For upper-level program assessment, librarians evaluated fifty 500-level research papers (11 Division I papers, 19 Division II papers and 20 Division III papers) in the 2021-2022 academic year with the following results:

SLO 1a

SLO 1b

SLO 2a

SLO 2b

SLO 3a

SLO 4b

76% met standard

66% met standard

60% met standard

52% met standard

56% met standard

56% met standard

Our goal was that 80% of papers would meet each standard.

Improvement plan

Based on the data gathered during satisfaction and competency-based assessment in the 2021-2022 academic year, instruction librarians plan to improve Information Literacy instruction and learning by:

  1. Consistently providing the links for satisfaction-based assessment to all students and faculty; providing class time to complete the survey; and communicating the importance of completing the survey in order to improve our response rate.
  2. Promote Information Literacy Instruction to Div I and Div III to increase instruction in those Divisions.
  3. Diversify the types of course-level competency based activities used for assessment.
  4. Work with faculty and CTL to increase faculty/librarian dialogue and collaboration in upper-level classes, focusing on Information Literacy SLOs 1a, 1b, 2a and 2b as a gateway to improve overall program-assessment outcomes.

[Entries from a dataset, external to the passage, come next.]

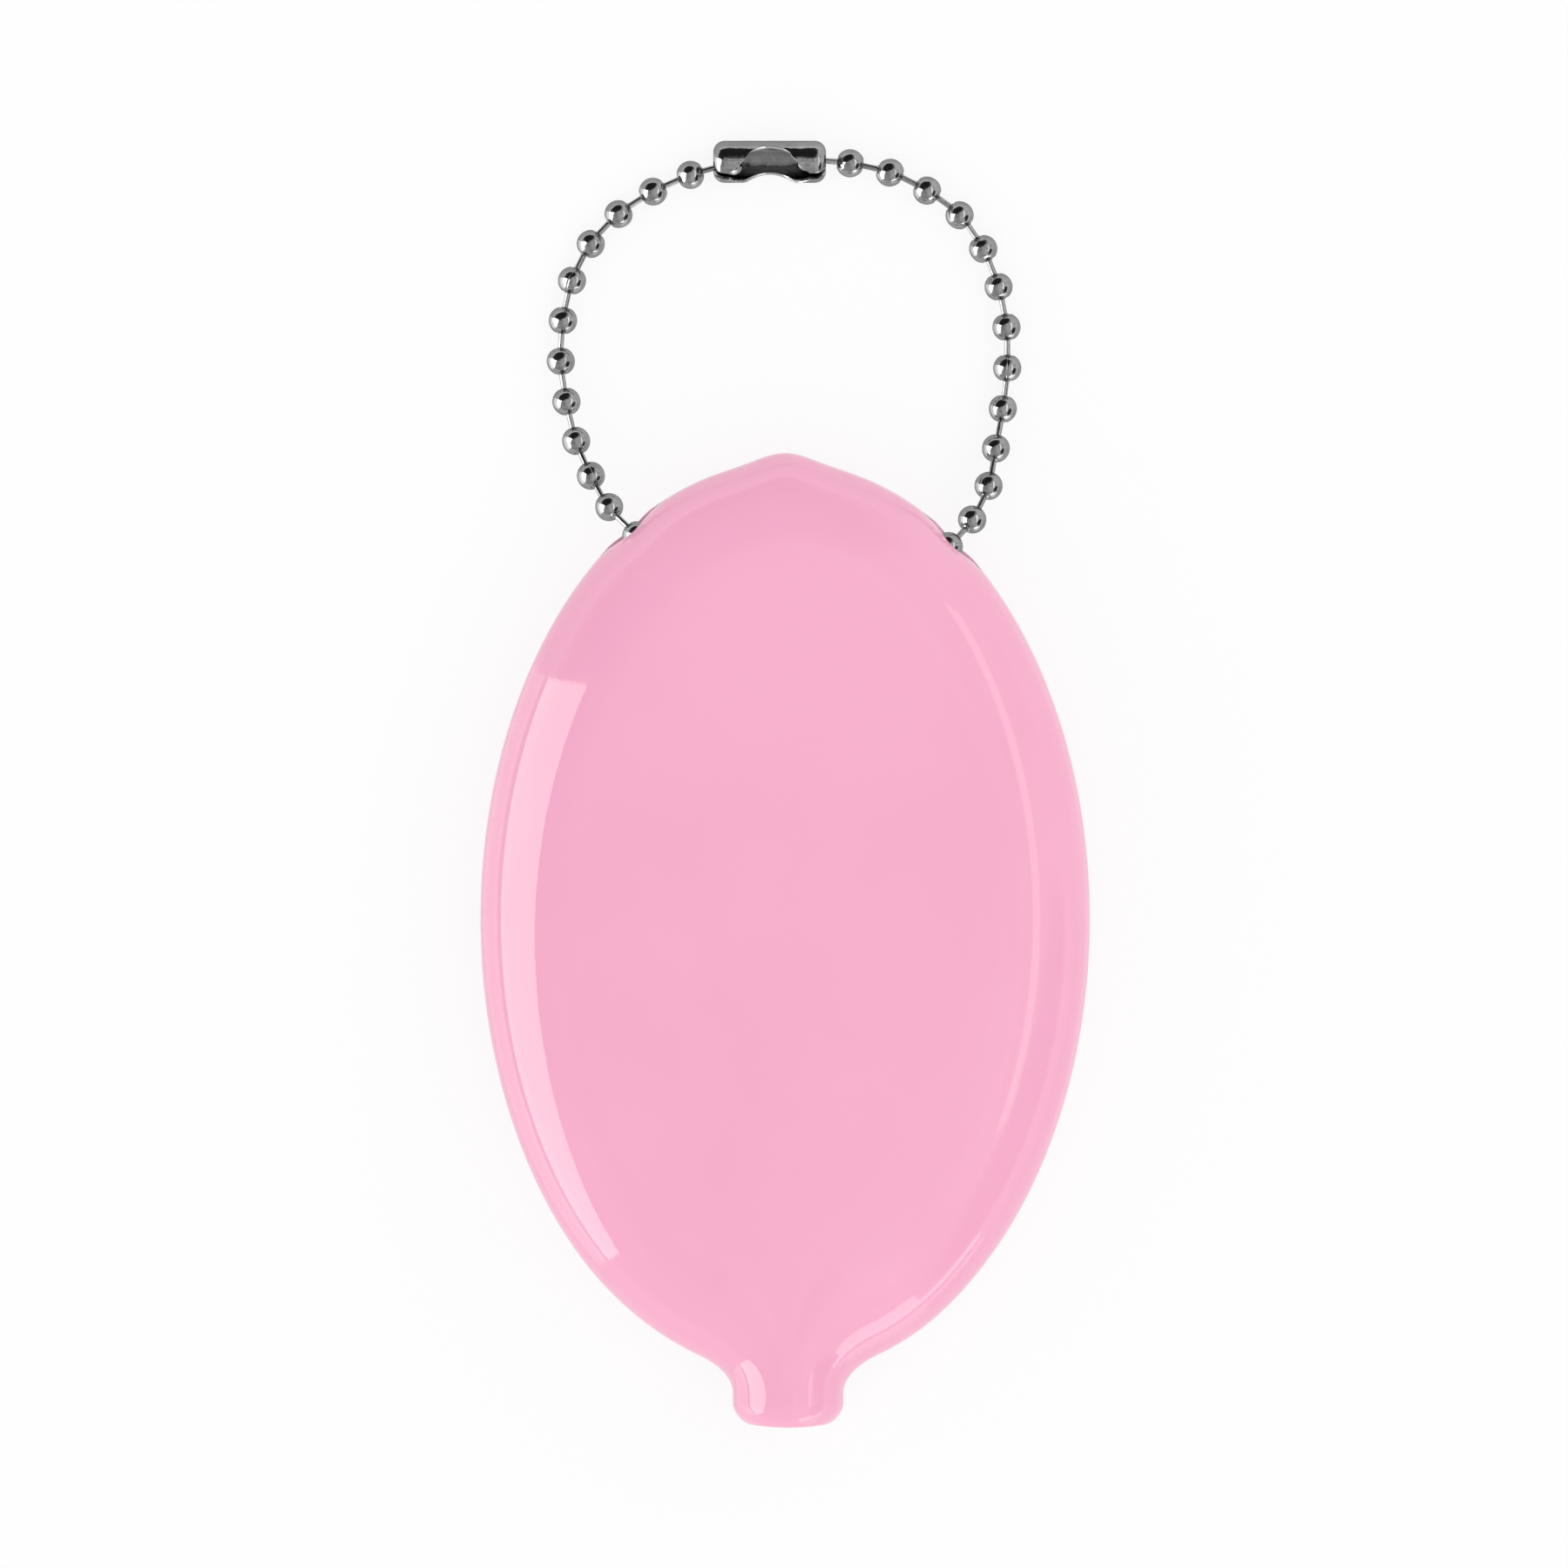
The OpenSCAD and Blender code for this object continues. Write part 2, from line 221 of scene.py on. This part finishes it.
def vinyl_material():
    """Glossy soft vinyl: an even pink, with the slow ripple of a dipped skin in its gloss."""
    material, tree, shader, place = new_material("vinyl_pink")
    cloud = mapped(tree, noise(tree, place, 45.0), 0.35, 0.65, 0.0, 1.0)
    colour = mixed(tree, cloud, PINK_LOW, PINK_HIGH)
    tree.links.new(colour, shader.inputs["Base Color"])
    gloss = mapped(tree, noise(tree, place, 500.0), 0.3, 0.7, 0.02, 0.05)
    tree.links.new(gloss, shader.inputs["Roughness"])
    ripple = bumped(tree, noise(tree, place, 90.0, 2.0), 0.04, 0.0004)
    grain = bumped(tree, noise(tree, place, 2500.0), 0.05, 0.00004, ripple)
    tree.links.new(grain, shader.inputs["Normal"])
    shader.inputs["IOR"].default_value = 1.5
    shader.inputs["Specular Tint"].default_value = (*VINYL_GLOSS_TINT, 1)
    return material


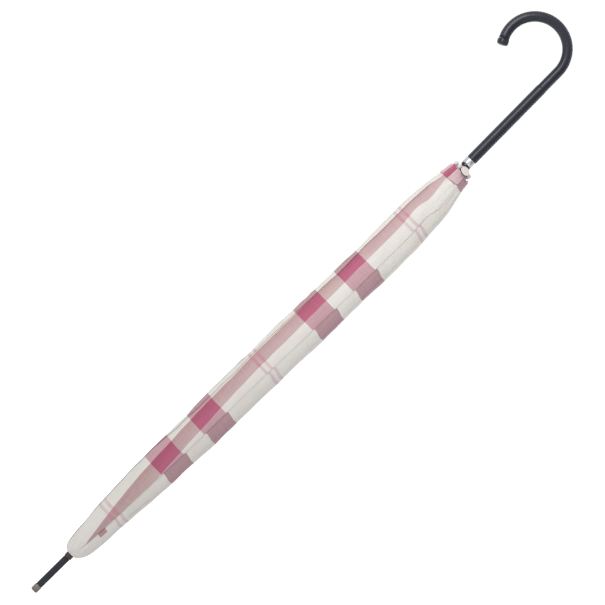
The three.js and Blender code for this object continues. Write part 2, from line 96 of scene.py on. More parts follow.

Based on a process analysis of the Information Literacy Assessment Plan, instruction librarians will improve the assessment process by:

  1. Evaluating additional methods to gather assessment data (ex. additional satisfaction metrics and alternate access points to gather competency-based assessment artifacts).
  2. Re-assessing our SLOs to ensure they align with faculty expectations.
  3. Developing a dashboard to transparently communicate library assessment results.